_Written task_: Your task is to give the data again, exactly, with every line intact.

_Dataset excerpt_:
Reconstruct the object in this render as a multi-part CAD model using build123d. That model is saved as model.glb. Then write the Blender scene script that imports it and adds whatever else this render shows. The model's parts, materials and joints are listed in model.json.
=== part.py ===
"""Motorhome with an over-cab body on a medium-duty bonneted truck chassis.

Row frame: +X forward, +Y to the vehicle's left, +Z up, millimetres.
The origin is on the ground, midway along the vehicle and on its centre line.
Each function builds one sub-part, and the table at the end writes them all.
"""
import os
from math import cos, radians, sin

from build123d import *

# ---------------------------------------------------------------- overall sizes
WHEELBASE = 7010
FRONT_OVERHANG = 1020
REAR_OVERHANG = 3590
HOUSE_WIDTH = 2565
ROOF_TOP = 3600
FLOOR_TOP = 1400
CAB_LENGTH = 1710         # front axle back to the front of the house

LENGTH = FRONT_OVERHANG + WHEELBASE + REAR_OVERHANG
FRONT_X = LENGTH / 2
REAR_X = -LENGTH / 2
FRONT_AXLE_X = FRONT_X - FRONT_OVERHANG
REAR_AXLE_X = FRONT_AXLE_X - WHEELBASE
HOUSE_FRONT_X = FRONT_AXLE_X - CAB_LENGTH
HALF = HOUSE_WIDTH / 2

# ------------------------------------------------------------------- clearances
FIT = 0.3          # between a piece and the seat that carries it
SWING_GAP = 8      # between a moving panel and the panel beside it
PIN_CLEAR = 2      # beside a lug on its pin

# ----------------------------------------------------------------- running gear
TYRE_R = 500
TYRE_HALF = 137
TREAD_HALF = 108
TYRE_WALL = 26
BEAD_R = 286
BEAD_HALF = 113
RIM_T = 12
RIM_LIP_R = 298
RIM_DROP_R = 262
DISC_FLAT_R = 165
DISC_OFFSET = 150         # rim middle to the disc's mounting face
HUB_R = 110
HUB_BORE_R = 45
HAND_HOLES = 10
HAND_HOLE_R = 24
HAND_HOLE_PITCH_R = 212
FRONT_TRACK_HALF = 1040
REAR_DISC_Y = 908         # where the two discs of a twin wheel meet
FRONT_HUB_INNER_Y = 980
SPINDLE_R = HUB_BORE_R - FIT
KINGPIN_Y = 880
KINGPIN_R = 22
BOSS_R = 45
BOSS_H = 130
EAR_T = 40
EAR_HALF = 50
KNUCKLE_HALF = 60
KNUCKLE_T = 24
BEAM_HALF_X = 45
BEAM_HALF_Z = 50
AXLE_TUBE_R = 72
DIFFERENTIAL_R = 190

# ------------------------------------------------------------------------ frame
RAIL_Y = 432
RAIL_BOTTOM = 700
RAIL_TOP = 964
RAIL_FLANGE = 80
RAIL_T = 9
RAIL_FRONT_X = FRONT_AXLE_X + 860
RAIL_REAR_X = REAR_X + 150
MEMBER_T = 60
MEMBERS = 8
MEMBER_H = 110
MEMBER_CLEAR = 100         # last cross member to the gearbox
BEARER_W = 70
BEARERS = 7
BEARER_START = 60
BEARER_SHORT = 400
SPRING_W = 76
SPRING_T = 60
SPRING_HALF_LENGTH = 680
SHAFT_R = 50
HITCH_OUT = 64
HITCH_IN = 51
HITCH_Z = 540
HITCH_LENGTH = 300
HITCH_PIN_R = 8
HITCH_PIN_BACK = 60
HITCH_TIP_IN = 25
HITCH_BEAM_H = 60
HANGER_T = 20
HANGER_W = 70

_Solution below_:
Reconstruct the object in this render as a multi-part CAD model using build123d. That model is saved as model.glb. Then write the Blender scene script that imports it and adds whatever else this render shows. The model's parts, materials and joints are listed in model.json.
=== part.py ===
"""Motorhome with an over-cab body on a medium-duty bonneted truck chassis.

Row frame: +X forward, +Y to the vehicle's left, +Z up, millimetres.
The origin is on the ground, midway along the vehicle and on its centre line.
Each function builds one sub-part, and the table at the end writes them all.
"""
import os
from math import cos, radians, sin

from build123d import *

# ---------------------------------------------------------------- overall sizes
WHEELBASE = 7010
FRONT_OVERHANG = 1020
REAR_OVERHANG = 3590
HOUSE_WIDTH = 2565
ROOF_TOP = 3600
FLOOR_TOP = 1400
CAB_LENGTH = 1710         # front axle back to the front of the house

LENGTH = FRONT_OVERHANG + WHEELBASE + REAR_OVERHANG
FRONT_X = LENGTH / 2
REAR_X = -LENGTH / 2
FRONT_AXLE_X = FRONT_X - FRONT_OVERHANG
REAR_AXLE_X = FRONT_AXLE_X - WHEELBASE
HOUSE_FRONT_X = FRONT_AXLE_X - CAB_LENGTH
HALF = HOUSE_WIDTH / 2

# ------------------------------------------------------------------- clearances
FIT = 0.3          # between a piece and the seat that carries it
SWING_GAP = 8      # between a moving panel and the panel beside it
PIN_CLEAR = 2      # beside a lug on its pin

# ----------------------------------------------------------------- running gear
TYRE_R = 500
TYRE_HALF = 137
TREAD_HALF = 108
TYRE_WALL = 26
BEAD_R = 286
BEAD_HALF = 113
RIM_T = 12
RIM_LIP_R = 298
RIM_DROP_R = 262
DISC_FLAT_R = 165
DISC_OFFSET = 150         # rim middle to the disc's mounting face
HUB_R = 110
HUB_BORE_R = 45
HAND_HOLES = 10
HAND_HOLE_R = 24
HAND_HOLE_PITCH_R = 212
FRONT_TRACK_HALF = 1040
REAR_DISC_Y = 908         # where the two discs of a twin wheel meet
FRONT_HUB_INNER_Y = 980
SPINDLE_R = HUB_BORE_R - FIT
KINGPIN_Y = 880
KINGPIN_R = 22
BOSS_R = 45
BOSS_H = 130
EAR_T = 40
EAR_HALF = 50
KNUCKLE_HALF = 60
KNUCKLE_T = 24
BEAM_HALF_X = 45
BEAM_HALF_Z = 50
AXLE_TUBE_R = 72
DIFFERENTIAL_R = 190

# ------------------------------------------------------------------------ frame
RAIL_Y = 432
RAIL_BOTTOM = 700
RAIL_TOP = 964
RAIL_FLANGE = 80
RAIL_T = 9
RAIL_FRONT_X = FRONT_AXLE_X + 860
RAIL_REAR_X = REAR_X + 150
MEMBER_T = 60
MEMBERS = 8
MEMBER_H = 110
MEMBER_CLEAR = 100         # last cross member to the gearbox
BEARER_W = 70
BEARERS = 7
BEARER_START = 60
BEARER_SHORT = 400
SPRING_W = 76
SPRING_T = 60
SPRING_HALF_LENGTH = 680
SHAFT_R = 50
HITCH_OUT = 64
HITCH_IN = 51
HITCH_Z = 540
HITCH_LENGTH = 300
HITCH_PIN_R = 8
HITCH_PIN_BACK = 60
HITCH_TIP_IN = 25
HITCH_BEAM_H = 60
HANGER_T = 20
HANGER_W = 70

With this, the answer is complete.